Items listed in a dataset:

'''

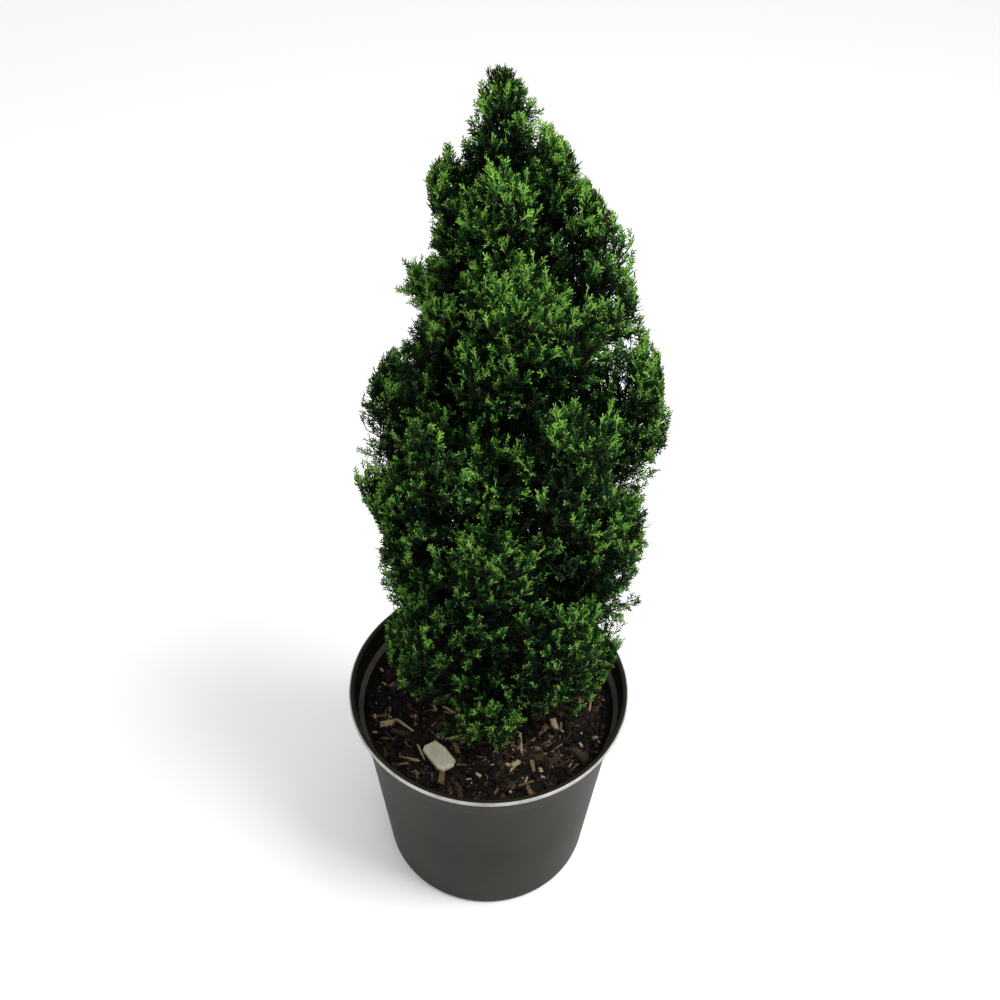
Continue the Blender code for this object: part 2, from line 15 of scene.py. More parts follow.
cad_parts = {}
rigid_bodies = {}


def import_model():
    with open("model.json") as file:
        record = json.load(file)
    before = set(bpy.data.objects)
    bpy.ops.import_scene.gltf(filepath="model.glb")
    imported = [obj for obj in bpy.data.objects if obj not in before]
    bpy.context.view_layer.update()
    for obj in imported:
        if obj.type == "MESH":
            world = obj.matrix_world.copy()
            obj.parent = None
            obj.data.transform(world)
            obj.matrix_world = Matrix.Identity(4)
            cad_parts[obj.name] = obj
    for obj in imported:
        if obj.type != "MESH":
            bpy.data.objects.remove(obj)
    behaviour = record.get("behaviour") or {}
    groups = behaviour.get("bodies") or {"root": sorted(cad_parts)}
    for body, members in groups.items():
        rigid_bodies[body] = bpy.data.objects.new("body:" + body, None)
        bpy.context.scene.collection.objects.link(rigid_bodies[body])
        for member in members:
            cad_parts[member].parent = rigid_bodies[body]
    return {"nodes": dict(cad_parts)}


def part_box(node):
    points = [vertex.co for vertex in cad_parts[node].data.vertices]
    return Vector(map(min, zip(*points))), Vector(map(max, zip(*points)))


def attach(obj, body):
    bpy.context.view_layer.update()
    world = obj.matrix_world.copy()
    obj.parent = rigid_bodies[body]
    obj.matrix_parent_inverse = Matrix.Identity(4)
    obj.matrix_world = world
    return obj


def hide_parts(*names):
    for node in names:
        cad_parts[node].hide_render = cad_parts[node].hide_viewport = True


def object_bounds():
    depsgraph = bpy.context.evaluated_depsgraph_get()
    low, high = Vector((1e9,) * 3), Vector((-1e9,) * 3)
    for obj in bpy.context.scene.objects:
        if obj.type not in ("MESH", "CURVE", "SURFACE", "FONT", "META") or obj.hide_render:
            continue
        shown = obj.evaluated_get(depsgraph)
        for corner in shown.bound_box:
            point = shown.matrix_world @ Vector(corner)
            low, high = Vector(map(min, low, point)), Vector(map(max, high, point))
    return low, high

'''
'''

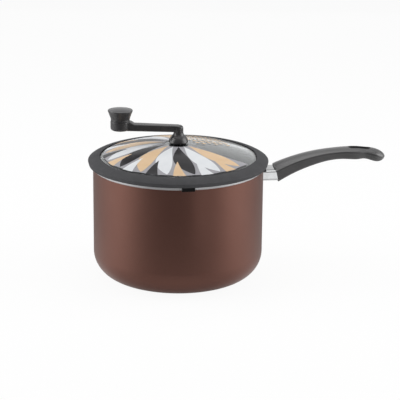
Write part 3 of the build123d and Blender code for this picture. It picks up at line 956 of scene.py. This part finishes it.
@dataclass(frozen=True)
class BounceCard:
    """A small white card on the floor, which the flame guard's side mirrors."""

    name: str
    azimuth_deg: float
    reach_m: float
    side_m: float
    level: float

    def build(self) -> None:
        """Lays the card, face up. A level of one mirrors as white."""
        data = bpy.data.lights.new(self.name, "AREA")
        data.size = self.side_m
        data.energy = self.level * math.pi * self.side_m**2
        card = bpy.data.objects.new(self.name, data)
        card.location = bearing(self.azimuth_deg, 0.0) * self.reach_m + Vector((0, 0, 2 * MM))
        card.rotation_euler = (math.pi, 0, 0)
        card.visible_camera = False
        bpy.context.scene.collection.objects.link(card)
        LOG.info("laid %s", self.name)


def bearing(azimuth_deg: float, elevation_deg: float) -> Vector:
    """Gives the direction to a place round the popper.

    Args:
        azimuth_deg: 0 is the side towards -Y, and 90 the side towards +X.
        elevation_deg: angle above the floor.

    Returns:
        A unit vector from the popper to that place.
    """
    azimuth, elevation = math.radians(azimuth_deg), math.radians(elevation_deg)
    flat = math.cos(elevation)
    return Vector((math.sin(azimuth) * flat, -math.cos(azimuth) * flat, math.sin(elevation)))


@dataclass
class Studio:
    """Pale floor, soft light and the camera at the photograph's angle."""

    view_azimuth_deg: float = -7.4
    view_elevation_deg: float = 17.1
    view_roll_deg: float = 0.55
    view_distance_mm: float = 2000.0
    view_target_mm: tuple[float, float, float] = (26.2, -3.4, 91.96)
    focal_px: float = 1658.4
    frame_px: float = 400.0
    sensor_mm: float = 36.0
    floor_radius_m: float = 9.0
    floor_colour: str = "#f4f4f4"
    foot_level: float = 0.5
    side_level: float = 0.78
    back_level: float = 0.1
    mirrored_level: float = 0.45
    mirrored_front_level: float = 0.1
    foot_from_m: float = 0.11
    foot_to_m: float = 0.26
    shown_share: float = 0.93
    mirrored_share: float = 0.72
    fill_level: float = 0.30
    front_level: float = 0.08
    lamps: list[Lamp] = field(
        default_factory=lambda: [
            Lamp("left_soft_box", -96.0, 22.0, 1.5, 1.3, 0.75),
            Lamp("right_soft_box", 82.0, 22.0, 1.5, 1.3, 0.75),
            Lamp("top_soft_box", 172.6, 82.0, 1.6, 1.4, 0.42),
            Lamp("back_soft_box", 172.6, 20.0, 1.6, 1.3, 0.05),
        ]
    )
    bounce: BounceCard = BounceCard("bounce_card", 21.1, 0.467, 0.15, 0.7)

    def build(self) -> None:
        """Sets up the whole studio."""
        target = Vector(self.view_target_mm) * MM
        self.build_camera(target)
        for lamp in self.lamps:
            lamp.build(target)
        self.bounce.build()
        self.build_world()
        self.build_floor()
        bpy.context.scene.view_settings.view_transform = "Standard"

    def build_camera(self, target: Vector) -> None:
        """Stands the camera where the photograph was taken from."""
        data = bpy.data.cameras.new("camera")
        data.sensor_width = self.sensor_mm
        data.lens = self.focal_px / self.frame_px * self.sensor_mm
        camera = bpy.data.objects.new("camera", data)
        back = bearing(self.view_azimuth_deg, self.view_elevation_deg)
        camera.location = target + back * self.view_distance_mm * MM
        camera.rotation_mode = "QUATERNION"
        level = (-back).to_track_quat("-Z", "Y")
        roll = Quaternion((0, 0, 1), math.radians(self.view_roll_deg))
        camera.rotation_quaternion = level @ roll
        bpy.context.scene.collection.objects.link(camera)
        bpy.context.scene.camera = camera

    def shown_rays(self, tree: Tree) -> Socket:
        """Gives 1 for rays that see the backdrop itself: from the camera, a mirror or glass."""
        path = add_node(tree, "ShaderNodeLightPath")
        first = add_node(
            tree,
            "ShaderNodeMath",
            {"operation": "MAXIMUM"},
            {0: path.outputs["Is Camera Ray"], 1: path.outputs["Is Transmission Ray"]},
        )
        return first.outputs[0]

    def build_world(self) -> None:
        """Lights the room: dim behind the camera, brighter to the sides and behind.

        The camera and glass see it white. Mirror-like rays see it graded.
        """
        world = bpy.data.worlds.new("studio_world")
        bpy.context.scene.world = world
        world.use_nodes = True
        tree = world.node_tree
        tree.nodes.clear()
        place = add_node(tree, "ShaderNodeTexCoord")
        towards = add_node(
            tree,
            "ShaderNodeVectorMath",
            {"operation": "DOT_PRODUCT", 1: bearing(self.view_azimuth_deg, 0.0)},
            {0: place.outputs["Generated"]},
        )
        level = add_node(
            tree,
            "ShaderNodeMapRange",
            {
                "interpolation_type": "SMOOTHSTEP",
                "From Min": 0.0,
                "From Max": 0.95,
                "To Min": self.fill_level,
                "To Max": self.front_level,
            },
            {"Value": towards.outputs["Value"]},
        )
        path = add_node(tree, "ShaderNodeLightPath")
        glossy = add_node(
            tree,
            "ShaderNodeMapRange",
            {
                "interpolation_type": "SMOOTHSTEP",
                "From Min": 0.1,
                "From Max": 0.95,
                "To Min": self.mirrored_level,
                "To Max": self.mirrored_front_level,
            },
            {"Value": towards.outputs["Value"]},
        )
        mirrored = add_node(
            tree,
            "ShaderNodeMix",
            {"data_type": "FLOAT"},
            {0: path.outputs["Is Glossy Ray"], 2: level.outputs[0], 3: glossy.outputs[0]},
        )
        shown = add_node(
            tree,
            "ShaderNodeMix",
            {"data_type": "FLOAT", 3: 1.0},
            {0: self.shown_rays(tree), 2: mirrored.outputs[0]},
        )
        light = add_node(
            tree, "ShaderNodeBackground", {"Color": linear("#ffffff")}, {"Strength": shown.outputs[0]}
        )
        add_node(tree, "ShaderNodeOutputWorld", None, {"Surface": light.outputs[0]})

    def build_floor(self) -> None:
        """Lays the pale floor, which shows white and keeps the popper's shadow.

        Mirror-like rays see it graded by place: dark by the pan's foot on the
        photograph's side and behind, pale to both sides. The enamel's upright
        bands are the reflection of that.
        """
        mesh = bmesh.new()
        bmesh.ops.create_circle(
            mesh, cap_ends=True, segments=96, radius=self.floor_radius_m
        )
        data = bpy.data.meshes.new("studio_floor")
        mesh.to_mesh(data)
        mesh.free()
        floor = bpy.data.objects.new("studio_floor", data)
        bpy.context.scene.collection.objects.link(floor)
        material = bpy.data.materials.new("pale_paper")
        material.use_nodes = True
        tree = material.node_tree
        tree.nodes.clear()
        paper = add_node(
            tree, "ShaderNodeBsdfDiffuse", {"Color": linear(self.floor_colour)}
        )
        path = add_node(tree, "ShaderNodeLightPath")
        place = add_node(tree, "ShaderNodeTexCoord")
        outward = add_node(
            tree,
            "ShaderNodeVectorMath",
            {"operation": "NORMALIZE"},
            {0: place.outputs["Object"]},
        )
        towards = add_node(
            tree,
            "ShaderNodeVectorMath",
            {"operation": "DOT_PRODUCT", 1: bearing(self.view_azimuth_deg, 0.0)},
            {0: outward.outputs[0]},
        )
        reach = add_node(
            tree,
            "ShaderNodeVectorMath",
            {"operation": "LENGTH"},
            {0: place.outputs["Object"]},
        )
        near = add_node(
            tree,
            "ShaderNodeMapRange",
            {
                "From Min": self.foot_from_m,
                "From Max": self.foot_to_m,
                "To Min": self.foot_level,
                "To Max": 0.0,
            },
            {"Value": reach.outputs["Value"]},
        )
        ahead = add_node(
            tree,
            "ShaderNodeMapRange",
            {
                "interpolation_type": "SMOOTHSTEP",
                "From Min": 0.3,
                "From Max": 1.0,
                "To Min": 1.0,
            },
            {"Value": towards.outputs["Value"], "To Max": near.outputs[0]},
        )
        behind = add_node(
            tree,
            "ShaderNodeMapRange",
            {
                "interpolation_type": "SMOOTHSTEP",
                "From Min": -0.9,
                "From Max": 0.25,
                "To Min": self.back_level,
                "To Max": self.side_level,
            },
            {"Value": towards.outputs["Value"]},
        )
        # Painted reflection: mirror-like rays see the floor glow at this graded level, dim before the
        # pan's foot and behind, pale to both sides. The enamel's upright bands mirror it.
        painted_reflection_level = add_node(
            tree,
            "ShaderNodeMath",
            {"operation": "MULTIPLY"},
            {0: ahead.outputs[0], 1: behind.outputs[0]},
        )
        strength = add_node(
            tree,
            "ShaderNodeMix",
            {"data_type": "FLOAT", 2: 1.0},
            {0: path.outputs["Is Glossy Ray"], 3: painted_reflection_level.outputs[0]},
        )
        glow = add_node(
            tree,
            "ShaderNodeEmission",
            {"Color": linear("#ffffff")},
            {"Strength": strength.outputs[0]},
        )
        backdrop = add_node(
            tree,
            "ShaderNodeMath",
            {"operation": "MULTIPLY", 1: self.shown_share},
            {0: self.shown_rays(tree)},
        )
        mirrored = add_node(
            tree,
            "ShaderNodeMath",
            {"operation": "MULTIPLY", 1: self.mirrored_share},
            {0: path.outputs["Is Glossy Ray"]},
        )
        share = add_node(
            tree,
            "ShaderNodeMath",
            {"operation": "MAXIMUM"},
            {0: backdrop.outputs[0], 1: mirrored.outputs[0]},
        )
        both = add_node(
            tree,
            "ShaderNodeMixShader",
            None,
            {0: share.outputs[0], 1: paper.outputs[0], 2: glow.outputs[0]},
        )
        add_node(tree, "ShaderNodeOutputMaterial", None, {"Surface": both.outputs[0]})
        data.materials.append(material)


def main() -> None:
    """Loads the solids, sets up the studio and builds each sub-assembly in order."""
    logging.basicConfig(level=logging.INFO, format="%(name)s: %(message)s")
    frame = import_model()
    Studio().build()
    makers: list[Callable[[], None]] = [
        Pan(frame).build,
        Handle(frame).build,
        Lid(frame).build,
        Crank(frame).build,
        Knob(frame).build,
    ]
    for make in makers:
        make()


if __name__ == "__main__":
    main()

'''

Your task is to repeat exactly the lines from the one that contains "Write part 3" through the one that contains "floor, soft light", with both end lines included.

Write part 3 of the build123d and Blender code for this picture. It picks up at line 956 of scene.py. This part finishes it.
@dataclass(frozen=True)
class BounceCard:
    """A small white card on the floor, which the flame guard's side mirrors."""

    name: str
    azimuth_deg: float
    reach_m: float
    side_m: float
    level: float

    def build(self) -> None:
        """Lays the card, face up. A level of one mirrors as white."""
        data = bpy.data.lights.new(self.name, "AREA")
        data.size = self.side_m
        data.energy = self.level * math.pi * self.side_m**2
        card = bpy.data.objects.new(self.name, data)
        card.location = bearing(self.azimuth_deg, 0.0) * self.reach_m + Vector((0, 0, 2 * MM))
        card.rotation_euler = (math.pi, 0, 0)
        card.visible_camera = False
        bpy.context.scene.collection.objects.link(card)
        LOG.info("laid %s", self.name)


def bearing(azimuth_deg: float, elevation_deg: float) -> Vector:
    """Gives the direction to a place round the popper.

    Args:
        azimuth_deg: 0 is the side towards -Y, and 90 the side towards +X.
        elevation_deg: angle above the floor.

    Returns:
        A unit vector from the popper to that place.
    """
    azimuth, elevation = math.radians(azimuth_deg), math.radians(elevation_deg)
    flat = math.cos(elevation)
    return Vector((math.sin(azimuth) * flat, -math.cos(azimuth) * flat, math.sin(elevation)))


@dataclass
class Studio:
    """Pale floor, soft light and the camera at the photograph's angle."""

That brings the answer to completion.